舩曵真一郎氏:地球温暖化、生物多様性の危機、少子高齢化、サイバー攻撃など、社会が抱える課題は複雑化・多様化しています。そのような社会の中で、専門的知識をもつデータサイエンティストをはじめとするデジタル人財を育成し、それらのプロフェッショナルが、豊富な蓄積データと最新の分析技術を用いて、今まで探知できなかったリスクをいち早く見える化し、お客さまの「備え」を支援します。
また、保険本来の機能に加えて補償・保障前後のソリューションを強化することにより、お客さまや社会にとって最も価値ある商品・サービスを提供し、ビジネス環境が変化するこの局面において、グローバルでの競争力を発揮して成長につなげていきます。
補償・保障前後のソリューションの強化を支えるのは、データ・デジタルやAIです。同時に、保険に関連するあらゆる手続きをデジタル化することで、お客さまの満足度・利便性と弊社及び代理店の生産性を高める大胆な改革を進めます。また、お客さま基点で商品のわかりやすさや手続きのしやすさを追求するとともに、それに合わせてITシステムの構造も最適化し、収益構造を変えていきます。
業務効率化の推進には、AIの活用がキーになるものと考えており、既に約3万人の社員が安全に生成AIを利用できる環境を整え、業務効率化の事例も数多く出てきています。弊社グループでは、複数の大学と連携し、2018年度からデジタルやイノベーション人財の育成に注力してきました。2025年までにデジタル人財を約7,000名に増やす計画であり、約100名のデータサイエンティストとともに、彼らがデジタル化をリードしてくれることを期待しています。また、AIを活用した業務の運用実効性を高めるために、必要に応じて外部の知見や専門人財を社内外から積極的に登用し取組みを加速させていきます。

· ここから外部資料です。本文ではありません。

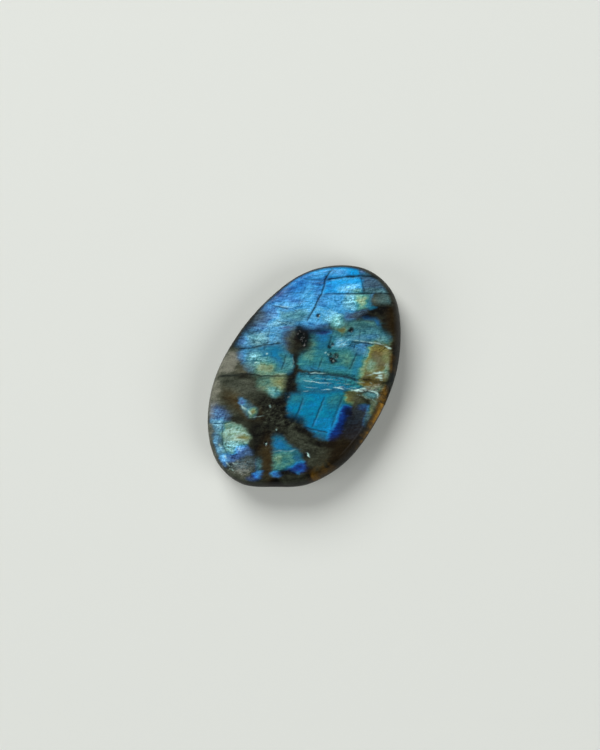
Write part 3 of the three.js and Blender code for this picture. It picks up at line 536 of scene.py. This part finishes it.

今回、合併によって日本国内での保険料収入がNo.1となりますが、No.1規模に相応しい保険会社として、社会の安全を担い、経済の発展に貢献することが強く期待されていると感じています。No.1規模の会社として企業価値で世界のトップ水準を目指し、データ・デジタルやAIを活用しお客さまに提供するサービスの価値をさらに高め、「お客さまから最も選ばれる保険会社」になることが求められていると考えています。